3 responses to “Coming home

  1. Pingback: I’m branching out! | Heather Roth

  2. Amber

    I can’t stand it! It’s like Evangeline… tragic, haunting, and cloaked in a smothering air of helplessness. Very beautifully written, though. My quibble is with the son. He was brought in somewhat suddenly, pretty late, and then dropped. I would focus on him as the living perpetuation of their love. Maybe talk about the lessons he learned from his mother or how he always tried to stay true like his father. That way their lives don’t feel so wasted. Well, there’s my criticism for you!


  3. brickwallviews

    I got distracted in the middle of editing one my own stories and ended up reading this instead. It’s interesting, and I wouldn’t throw sentences like ‘I am not a good fiction writer’ around (have a look in the back of your favourite novels and see if you can work out how many people helped the author with drafts and comments; there’ll probably be a lot).
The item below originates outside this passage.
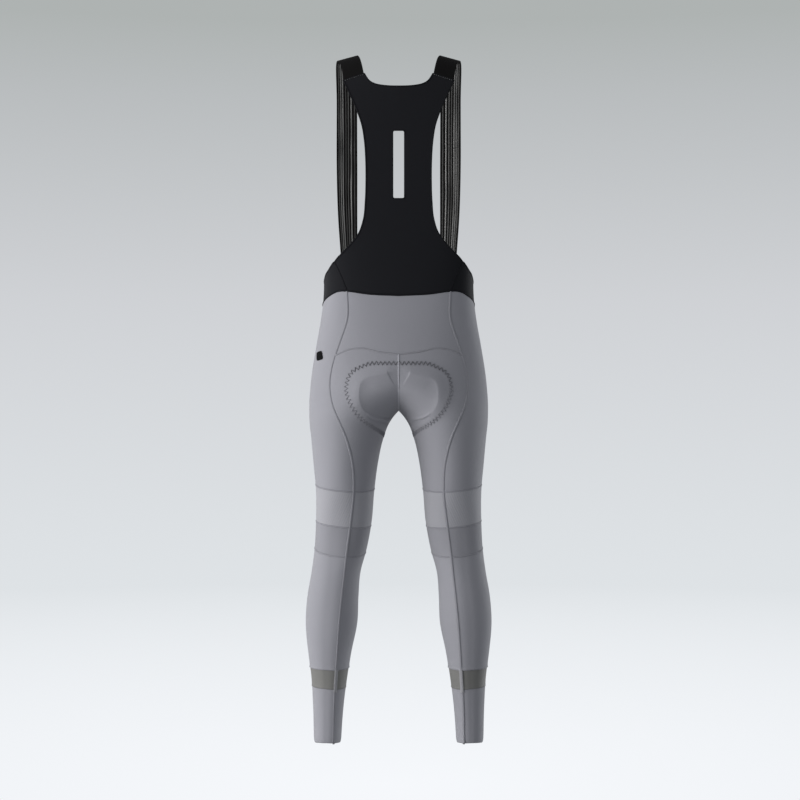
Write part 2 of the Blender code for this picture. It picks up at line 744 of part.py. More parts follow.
def make_bib(garment, cutters):
    outer, inner = half_cloth(bib_back_net(), BIB_WALL, ("bottom",))
    # Only the side seam and the shoulder seam of the back panel meet another piece.
    seamed_outer, seamed_inner = half_cloth(bib_back_net(), BIB_WALL, ("bottom", "right", "top"))
    seamed = np.zeros(outer.shape[:2], bool)
    seamed[: BIB_SIDE_ROWS + 1, -1] = True
    seamed[-1, NECK_COLUMNS:] = True
    outer[seamed], inner[seamed] = seamed_outer[seamed], seamed_inner[seamed]
    panel = sewn_piece("bib_back", both_halves(outer), both_halves(inner), "black_jersey", garment)
    cut_slot(panel, cutters)

    outer, inner = half_cloth(bib_front_net(), BIB_WALL, ("right", "bottom", "top"))
    sewn_piece("bib_front", both_halves(outer), both_halves(inner), "black_jersey", garment)

    net = strap_net()
    ribs = strap_ribs()[None, :]
    outer, inner = half_cloth(net, STRAP_WALL + ribs, ("bottom", "top"))
    normals = (outer - inner) / np.linalg.norm(outer - inner, axis=2, keepdims=True)
    raised = normals * ribs[..., None]
    pair("strap", outer + raised, inner + raised, "black_elastic", garment)


def make_tights(garment):
    outer, inner = half_cloth(yoke_net(), TIGHTS_WALL, ("right", "bottom", "top"), relief=True)
    sewn_piece("back_yoke", both_halves(outer), both_halves(inner), "grey_jersey", garment)
    for name, net in (("seat", seat_net()), ("thigh", thigh_net())):
        layers = half_cloth(net, TIGHTS_WALL, ("left", "right", "bottom", "top"), relief=True)
        outer, inner = (kept_off_middle(layer) for layer in layers)
        pair(name, outer, inner, "grey_jersey", garment)
    for piece in LEG_PIECES:
        seams = ("left", "right", "top") if piece.bottom is HEM else ("left", "right", "bottom", "top")
        outer, inner = half_cloth(leg_piece_net(piece), piece.wall, seams)
        pair(piece.name, outer, inner, piece.material, garment)


def make_pad(garment):
    net = pad_net()
    thickness = pad_thickness(net.shape[:2])
    outer, inner = half_cloth(net, thickness, (), lift=-(TIGHTS_WALL + PAD_GAP), relief=True)
    sewn_piece("seat_pad", both_halves(outer), both_halves(inner), "pad_foam", garment)


def make_trims(garment):
    seam = back_seam_angle((TAPE_TOP_Z + TAPE_BOTTOM_Z) / 2)
    net = trim_net(
        seam - TAPE_HALF_ANGLE, seam + TAPE_HALF_ANGLE, TAPE_BOTTOM_Z, TAPE_TOP_Z,
        TAPE_COLUMNS, TAPE_ROWS,
    )
    outer, inner = half_cloth(net, LABEL_WALL, (), lift=TRIM_GAP + LABEL_WALL)
    pair("seam_tape", outer, inner, "grey_jersey", garment)

    angle, z = LABEL_MIDDLE
    net = trim_net(
        angle - LABEL_HALF_ANGLE, angle + LABEL_HALF_ANGLE,
        z - LABEL_HALF_HEIGHT, z + LABEL_HALF_HEIGHT, LABEL_COLUMNS, LABEL_ROWS,
        LABEL_TILT, LABEL_LEAN,
    )
    outer, inner = half_cloth(net, LABEL_WALL, (), lift=TRIM_GAP + LABEL_WALL)
    flip = np.array((-1.0, 1.0, 1.0))
    sewn_piece("hip_label", outer * flip, inner * flip, "black_label", garment)


def main():
    for old in list(bpy.data.objects):
        bpy.data.objects.remove(old)
    garment = bpy.data.collections.new("cycling_bib_tights")
    cutters = bpy.data.collections.new("cutters")
    for collection in (garment, cutters):
        bpy.context.scene.collection.children.link(collection)
    make_bib(garment, cutters)
    make_tights(garment)
    make_pad(garment)
    make_trims(garment)


main()
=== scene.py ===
"""The cloth, seams, pad and studio of a pair of cycling bib tights, as an add-on.

Sizes are in metres. x runs to the wearer's right, y to the front and z up from the shoulders.
Cloth is laid out in form coordinates: an angle round the section of one half, in degrees
from the outer side (0) to the front (90), and a level. The level is the height, but above the
chest it is the way along the shoulder towards its ridge at 0.
"""

import math
from collections import namedtuple
from contextlib import contextmanager

import bmesh
import bpy
import numpy as np
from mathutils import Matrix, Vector


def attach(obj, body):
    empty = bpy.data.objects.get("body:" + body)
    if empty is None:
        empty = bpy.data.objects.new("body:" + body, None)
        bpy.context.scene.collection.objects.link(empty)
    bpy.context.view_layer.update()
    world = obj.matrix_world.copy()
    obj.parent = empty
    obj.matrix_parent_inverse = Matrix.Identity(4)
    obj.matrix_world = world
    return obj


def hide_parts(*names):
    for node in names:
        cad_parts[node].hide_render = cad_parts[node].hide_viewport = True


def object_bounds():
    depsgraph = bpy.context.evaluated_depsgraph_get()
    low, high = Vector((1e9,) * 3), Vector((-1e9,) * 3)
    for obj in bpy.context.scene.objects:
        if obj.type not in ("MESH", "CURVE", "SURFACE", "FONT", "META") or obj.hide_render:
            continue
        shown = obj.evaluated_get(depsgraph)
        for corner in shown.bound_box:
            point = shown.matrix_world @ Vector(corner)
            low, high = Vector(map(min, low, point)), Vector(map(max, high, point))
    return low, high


bl_info = {
    "name": "Cycling Bib Tights",
    "version": (1, 0, 0),
    "blender": (4, 5, 0),
    "location": "3D View > Sidebar > Tights",
    "description": "Builds the cloth, seams, seat pad and studio of cycling bib tights",
    "category": "Object",
}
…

    I think that in this story you are maybe trying to do a bit too much in such a small space. It might therefore be worth trying to double your word-count to see what comes out of the additional space, or try telling the story from one perspective rather than the three given here. But these are just suggestions for experimenting and I’m sure you’ll have had thoughts of your own since posting this.

    Thanks for posting this, and happy writing.